Is is safe to use the PGI OpenACC Runtime API that way?

Also threre is any difference between the CUDA runtime provided by Nvidia (usually in /usr/local/cuda) and the one provided by PGI (in my case in /usr/local/pgi/linux86-64/2017/cuda)? I've noticed that pgcc uses the CUDA 7.5 from it's own install path but when -ta=cuda8.0 is provided it uses the one in /usr/local/cuda. Any special reason?

1

There are 1 answers

1
Mat Colgrove On BEST ANSWER

PGI compiled objects are interoperable with GNU and it's fine to mix in PGI OpenACC compiled code with GNU compiled objects. Though, the OpenACC runtimes libraries aren't compatible so I'd recommend not mixing the OpenACC code. Note that GNU support for OpenACC has gotten a lot better in their 7.0 release, so while I work for PGI, I'd encourage you to try both compilers. The one caveat is the they (GNU) don't support the "kernels" construct, so you'll want to stick to using "parallel" regions.

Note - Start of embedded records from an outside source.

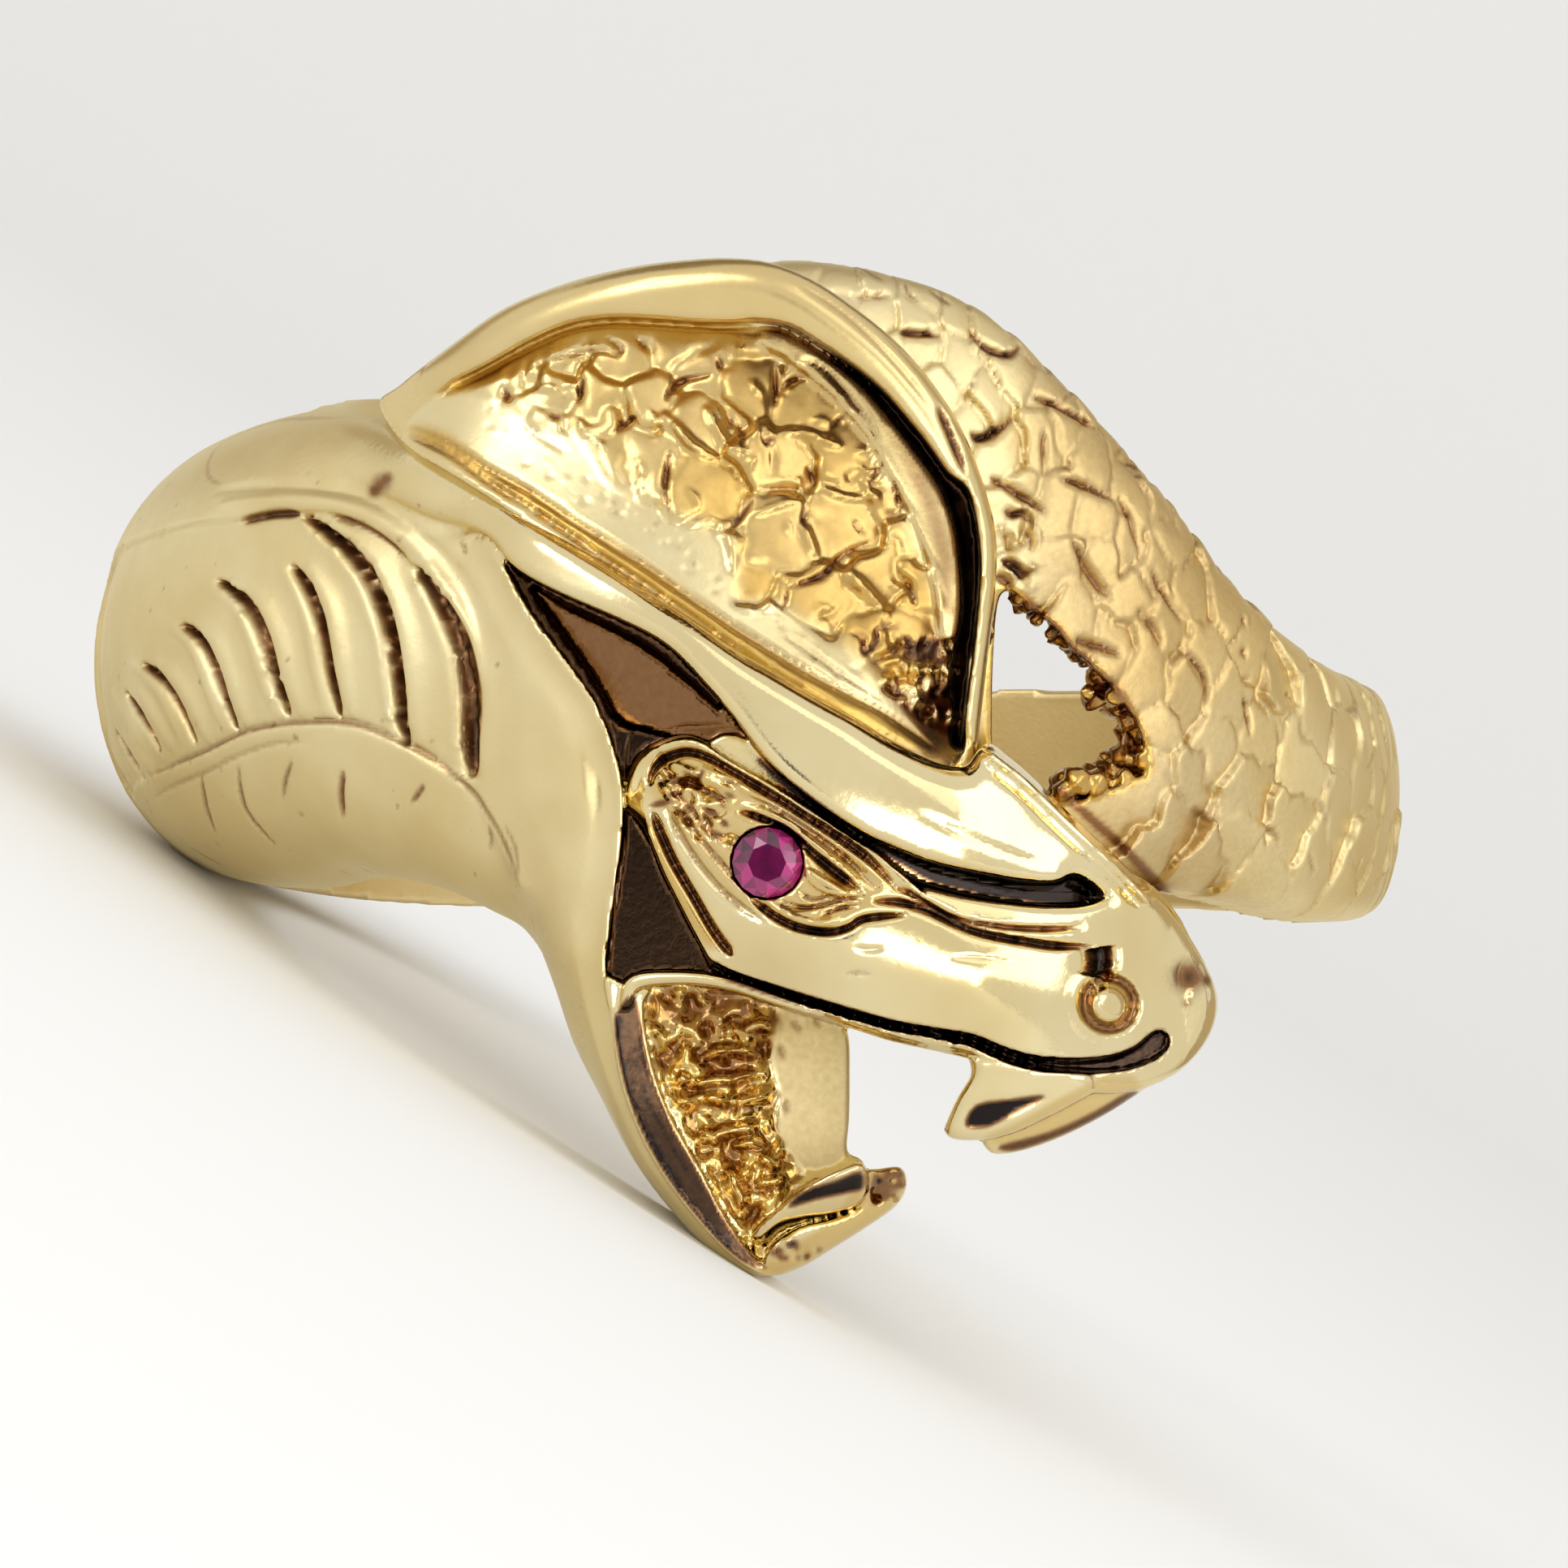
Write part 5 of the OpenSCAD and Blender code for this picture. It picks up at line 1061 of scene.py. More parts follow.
def band_field(p):
    f = (p.band(band_r) + p.band(band_d) - p.r) / p.band(band_slope)
    front = p.y < -3
    f = np.where(front, smin(f, -p.photo(hole_e), 0.08), f)
    f = np.where(front, np.minimum(f, 0.30 - p.photo(R_["floor"][1])), f)
    f = np.minimum(f, (p.phi + 8.6) * MMDEG)
    near = (p.phi > 14) & (p.phi < 42) & (p.z < 4.6) & (p.z > -1.2)
    if near.any():
        g = np.full(int(near.sum()), -9.0, np.float32)
        x, y, z = p.x[near], p.y[near], p.z[near]
        for a, b, c, s, m in nug:
            close = (np.abs(z - c) < 0.5) & (np.abs(x - a) < 0.5)
            v = np.abs(m @ np.stack([x[close] - a, y[close] - b, z[close] - c]))
            g[close] = np.maximum(g[close], (s - v.sum(0) * 0.75 - v.max(0) * 0.3) * 0.8)
        f = f.copy()
        f[near] = smax(f[near], g, 0.04)
    return np.minimum(f, p.r - BORE)


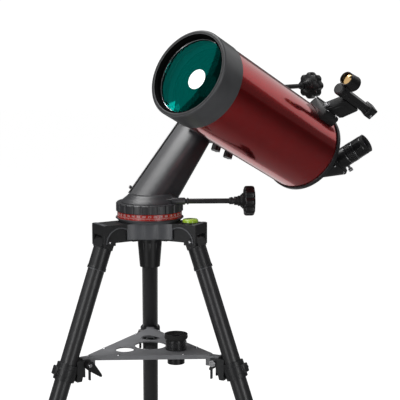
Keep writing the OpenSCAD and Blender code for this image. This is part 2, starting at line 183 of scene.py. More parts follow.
material("cast_grey", (0.110, 0.114, 0.124), 0.38, ior=1.6, grain=700, bump=0.04,
                      wear=0.45, wear_colour=(0.22, 0.22, 0.23))
material("black_metal", (0.019, 0.0195, 0.021), 0.36, grain=900, bump=0.02,
                        wear=0.40, wear_colour=(0.15, 0.15, 0.16))
material("arm_paint", (0.036, 0.037, 0.041), 0.38, ior=1.6, grain=1100, bump=0.025,
                      wear=0.3, wear_colour=(0.14, 0.14, 0.15))
material("leg_black", (0.026, 0.026, 0.028), 0.34, ior=1.6, grain=500, bump=0.02,
                      vary=0.15, stretch=(1, 1, 0.15))
material("bright_steel", (0.62, 0.62, 0.64), 0.22, 1.0, grain=1500, bump=0.008,
                         soft=0.0005)
material("steel_tube", (0.42, 0.42, 0.44), 0.28, 1.0, grain=900, bump=0.010,
                       stretch=(1, 1, 0.06))
material("level_green", (0.45, 0.72, 0.06), 0.20, coat=0.5, bump=0.0)
material("ring_satin", (0.085, 0.087, 0.092), 0.34, ior=1.6, grain=900, bump=0.02,
                       wear=0.3, wear_colour=(0.15, 0.15, 0.16))
material("rubber", (0.010, 0.010, 0.010), 0.72, grain=600, bump=0.06, sheen=0.1)
material("tray_grey", (0.240, 0.243, 0.255), 0.42, grain=800, bump=0.03, wear=0.25)
material("black_plastic", (0.009, 0.009, 0.010), 0.34, grain=1200, bump=0.02,
                          wear=0.2, wear_colour=(0.06, 0.06, 0.065))
material("red_scale", (0.50, 0.016, 0.010), 0.34, coat=0.3, bump=0.005, soft=0.0003)
material("brass", (0.60, 0.44, 0.18), 0.30, 1.0, bump=0.02)
material("tube_red", (0.52, 0.004, 0.007), 0.20, 0.93, coat=1.0, coat_rough=0.03,
                     grain=2600, bump=0.0, vary=0.05)
# painted shade: the mirror reflects only about a tenth, darkened for the dark tube round it rather
# than bright aluminium
material("mirror", (0.10, 0.11, 0.13), 0.03, 1.0, bump=0.0, vary=0.01)
material("baffle_black", (0.003, 0.003, 0.003), 0.9, ior=1.12, bump=0.02)
material("bar_red", (0.10, 0.006, 0.008), 0.32, coat=0.6, bump=0.01, wear=0.3)
material("eyepiece_black", (0.011, 0.011, 0.012), 0.26, grain=1400,
                           bump=0.012, wear=0.3)
material("white_ink", (0.80, 0.79, 0.77), 0.5, bump=0.0, soft=0.0001)
# painted light: the aluminised spot glows with emission strength 0.9 so it reads white, though it
# is no lamp
material("aluminised", (0.92, 0.92, 0.90), 0.35, 0.0, bump=0.0, vary=0.01, glow=0.9)
material("bubble_fluid", (0.62, 0.84, 0.14), 0.06, coat=1.0, bump=0.0)
material("pale_trim", (0.60, 0.61, 0.63), 0.18, 1.0, grain=1500, bump=0.004,
                      soft=0.0003)


def coated_glass(name, tint, body, reflect, rough=0.02):
    """See-through glass whose coating throws a tinted reflection."""
    m = MAT[name] = bpy.data.materials.new(name)
    m.use_nodes = True
    nt = m.node_tree
    nt.nodes.remove(nt.nodes["Principled BSDF"])
    out = nt.nodes["Material Output"]
    clear = nt.nodes.new("ShaderNodeBsdfTransparent")
    clear.inputs["Color"].default_value = (*body, 1)
    gloss = nt.nodes.new("ShaderNodeBsdfGlossy")
    gloss.inputs["Color"].default_value = (*tint, 1)
    gloss.inputs["Roughness"].default_value = rough
    mix = nt.nodes.new("ShaderNodeMixShader")
    mix.inputs["Fac"].default_value = reflect
    nt.links.new(clear.outputs[0], mix.inputs[1])
    nt.links.new(gloss.outputs[0], mix.inputs[2])
    nt.links.new(mix.outputs[0], out.inputs["Surface"])
    return m


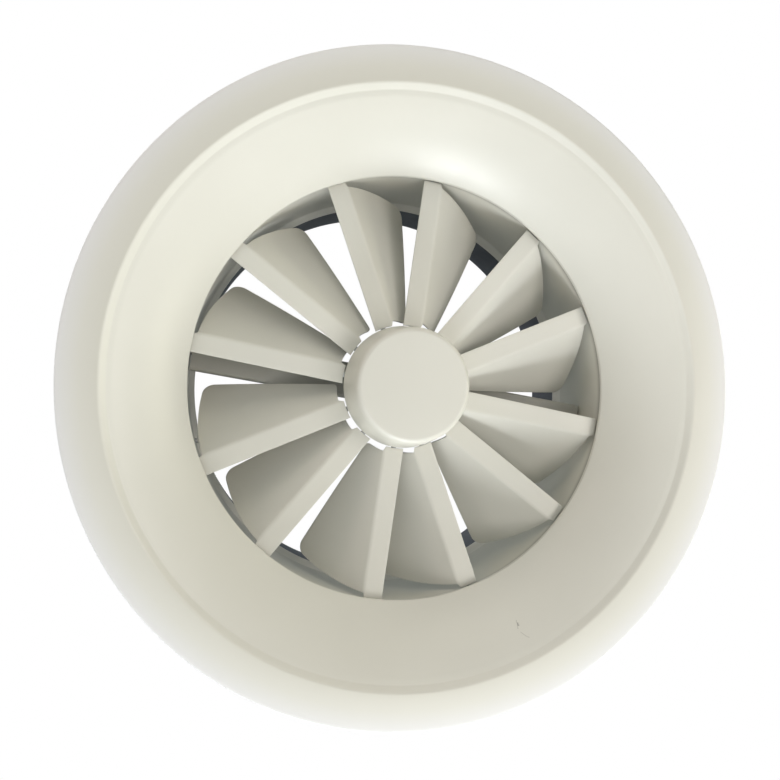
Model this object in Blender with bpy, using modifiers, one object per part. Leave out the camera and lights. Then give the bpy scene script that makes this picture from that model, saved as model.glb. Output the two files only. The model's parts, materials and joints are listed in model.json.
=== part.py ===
"""Ceiling swirl diffuser with twelve adjustable vanes in a bell-mouth nozzle.

The diffuser lies as it hangs in a ceiling: the face looks down (-Z), the duct
connection points up (+Z).  The origin is the centre of the face, in the plane
of the lowest point of the face ring.  All lengths below are in millimetres and
become metres through mm().  Names ending in _R are radii, in _Z, _Z0 and _Z1
heights, and in _S distances from the hub axis along a vane's pivot.
"""
import math

import bmesh
import bpy
from mathutils import Euler, Matrix, Vector

# ---------------------------------------------------------------- dimensions
STEPS = 48                 # facets round the large turned sheets
STEPS_HUB = 32             # facets round the hub parts
STEPS_RING = 24            # facets round the small hub rings
STEPS_SCREW = 16           # facets round the centre screw
STEPS_PIN = 10             # facets round pins, screws, rivets and their holes
CLEARANCE = 0.3            # gap between neighbouring parts

# Face sheet
SHEET = 1.5                # thickness
FACE_R = 235.6             # outer radius of the face ring
RIM_Z = 0.8                # height of the rim above the lowest point
CREST_R = 209.6            # radius from which the face ring rises to the rim
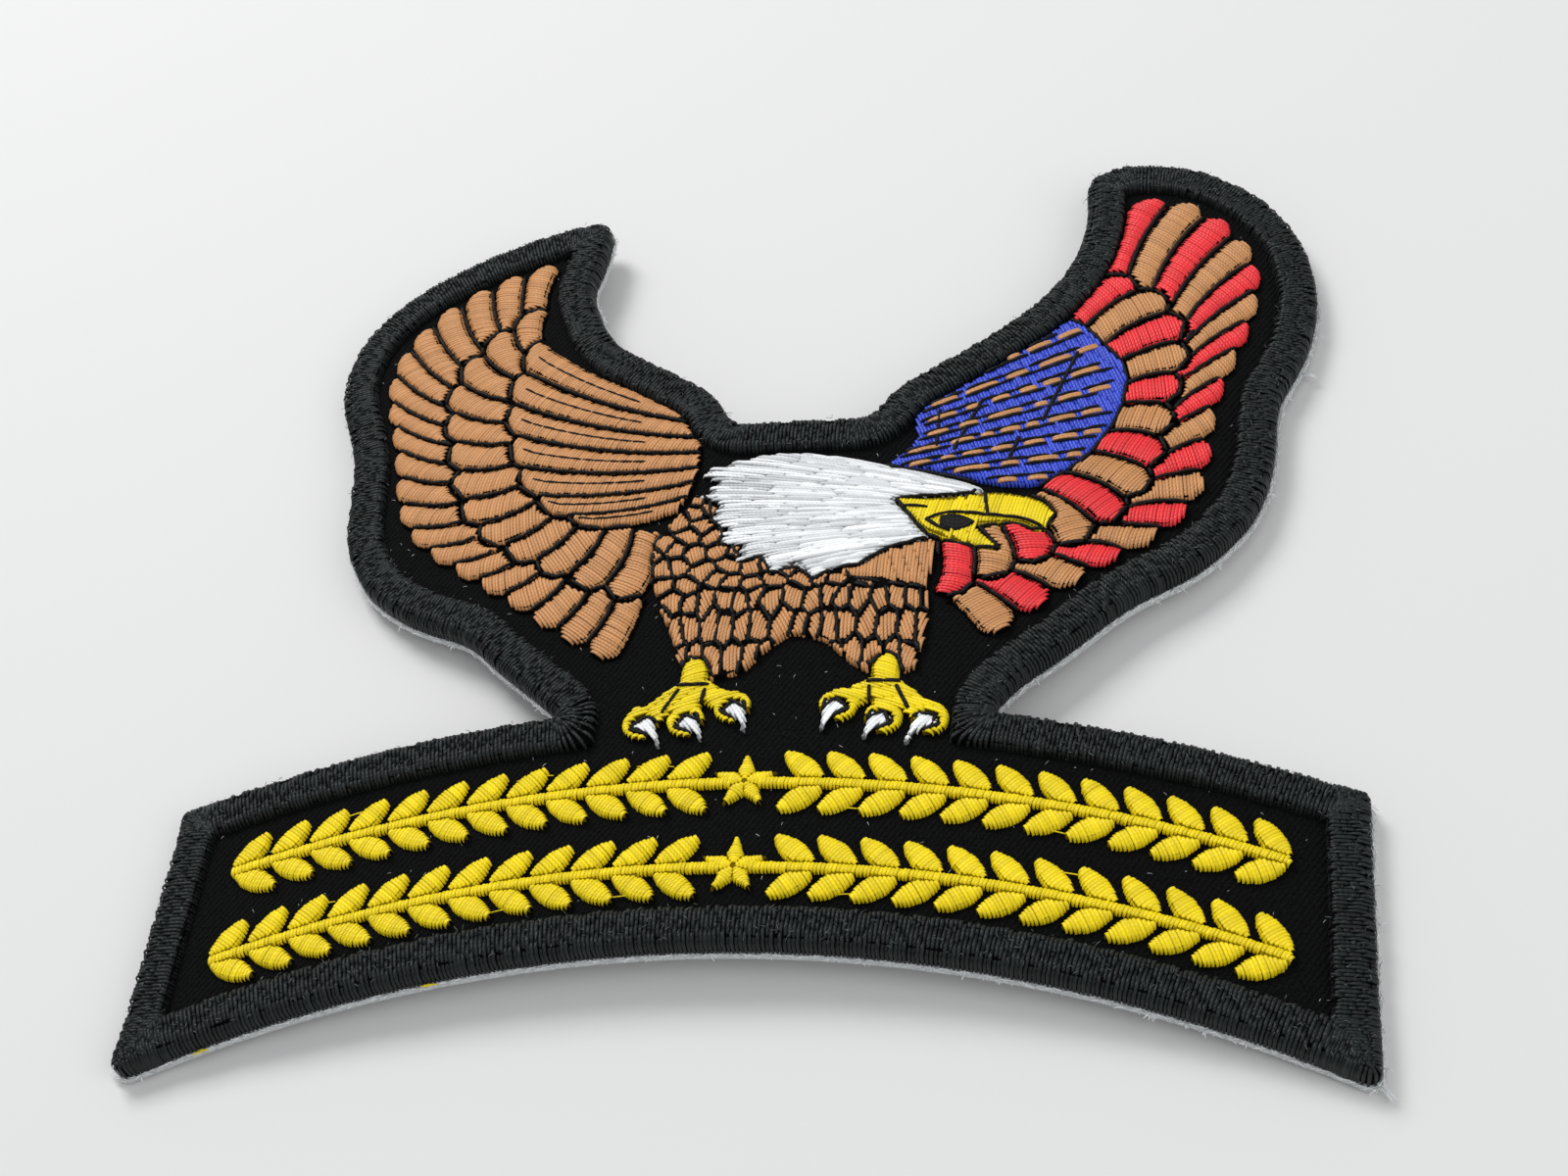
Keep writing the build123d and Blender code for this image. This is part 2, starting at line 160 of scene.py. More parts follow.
def thread(name, code, roughness=0.45, gloss=0.4, sheen=0.04):
    """Finish of one colour of embroidery thread."""
    material, tree, shader = new_material(
        name, Roughness=roughness, IOR=polyester_ior, Specular_IOR_Level=gloss,
        Sheen_Weight=sheen, Sheen_Roughness=0.4)
    shade = add(tree, "ShaderNodeAttribute", attribute_name="shade").outputs["Fac"]
    value = add(tree, "ShaderNodeMapRange",
                {"Value": shade, "To Min": darkest_stitch, "To Max": lightest_stitch})
    place = add(tree, "ShaderNodeTexCoord").outputs["Object"]
    dust = add(tree, "ShaderNodeTexNoise", {"Vector": place, "Scale": dust_patches, "Detail": 3.0})
    faded = add(tree, "ShaderNodeMapRange",
                {"Value": dust.outputs["Fac"], "To Min": 0.88, "To Max": 1.1})
    lit = add(tree, "ShaderNodeMath", {0: value.outputs["Result"], 1: faded.outputs["Result"]},
              operation="MULTIPLY")
    colour = add(tree, "ShaderNodeHueSaturation",
                 {"Color": linear(code), "Value": lit.outputs["Value"]})
    tree.links.new(colour.outputs["Color"], shader.inputs["Base Color"])

    around = add(tree, "ShaderNodeUVMap", uv_map="UVMap").outputs["UV"]
    apart = add(tree, "ShaderNodeSeparateXYZ", {"Vector": around})
    run = add(tree, "ShaderNodeAttribute", attribute_name="run").outputs["Fac"]
    along = add(tree, "ShaderNodeMath", {0: apart.outputs["X"], 1: run}, operation="MULTIPLY")
    turns = add(tree, "ShaderNodeMath", {0: along.outputs["Value"], 1: 1 / twist_length},
                operation="MULTIPLY")
    phase = add(tree, "ShaderNodeMath", {0: turns.outputs["Value"], 1: apart.outputs["Y"]},
                operation="ADD")
    angle = add(tree, "ShaderNodeMath", {0: phase.outputs["Value"], 1: 2 * pi},
                operation="MULTIPLY")
    plies = add(tree, "ShaderNodeMath", {0: angle.outputs["Value"]}, operation="SINE")
    twist = add(tree, "ShaderNodeBump", {"Height": plies.outputs["Value"], "Strength": 0.6,
                                         "Distance": twist_depth})
    tree.links.new(twist.outputs["Normal"], shader.inputs["Normal"])
    return material


# Slot, name and colour of each thread, and its roughness, gloss and sheen where they differ
finishes = {
    "brown": ("brown_thread", "polyester_thread_brown", "#C48B55"),
    "red": ("red_thread", "polyester_thread_red", "#E62A30"),
    "blue": ("blue_thread", "polyester_thread_blue", "#3149C8"),
    "white": ("white_thread", "polyester_thread_white", "#F2F4F5"),
    "yellow": ("yellow_thread", "polyester_thread_yellow", "#EFD600", 0.45, 0.3),
    "charcoal": ("charcoal_thread", "polyester_thread_charcoal", "#131B1A", 0.5, 0.22),
    "black": ("charcoal_thread", "polyester_thread_black", "#050506", 0.55, 0.15, 0.0),
    "fuzz": ("charcoal_thread", "polyester_fuzz_grey", "#6A7370", 0.6, 0.2, 0.0),
    "lint": ("white_thread", "cotton_lint_white", "#C9CDCE", 0.7, 0.2, 0.0),
    "fray": ("heat_seal_film", "stabiliser_fray_white", "#E4E7E7", 0.7, 0.2, 0.0),
}
threads = {key: (slot, thread(*finish)) for key, (slot, *finish) in finishes.items()}
# Matt underlays, darker than their threads: painted shade between the stitches, black where the
# gaps are black
shaded_underlay_codes = {"yellow": "#B79A00", "white": "#C9CDD0", "black": "#050506"}
shaded_underlays = {key: thread("polyester_underlay_shaded_" + key, code, roughness=0.9, gloss=0.05, sheen=0.0)
             for key, code in shaded_underlay_codes.items()}
print("threads", len(threads), "shaded_underlays", len(shaded_underlays))

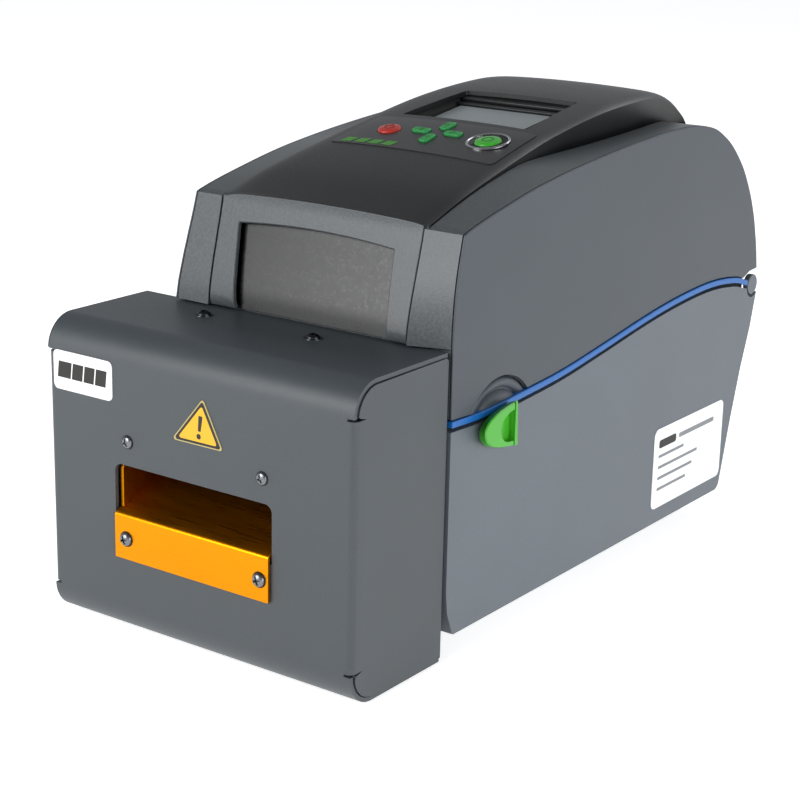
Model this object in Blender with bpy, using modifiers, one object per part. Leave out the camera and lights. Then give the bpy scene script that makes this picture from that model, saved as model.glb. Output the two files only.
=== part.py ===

As for the CUDA libraries, PGI ships all the libraries that we need to compile your OpenACC code. Though, there's no difference in the CUDA libraries themselves. We didn't want users to have to co-install the CUDA SDK and it allows us to add convenience flags such as "-Mcudalib[=cublas|cufft|curand|cusolver|cusparse]" since we know where these libraries are located as well as include our own Fortran interface modules to these libraries.

Unless you have the flag "CUDAROOT=" set on your compilation line, "-ta=tesla:cuda8.0" should be using the PGI supplied CUDA 8.0 directory located in "$PGI/linux86-64/2017/cuda/8.0". Are you sure it's using the /usr/local/cuda install? You can double check by adding the verbose flag (-v) to see what the compiler driver is executing or "-dryrun" to see the commands without having the driver execute them.

Another possibility is that you're using "-L" or "-Wl" flags to point to the CUDA install (like you do with GNU) in which case the linker will pick-up the CUDA libraries from these directories. Though since they're the same libraries as we ship, it shouldn't be a problem.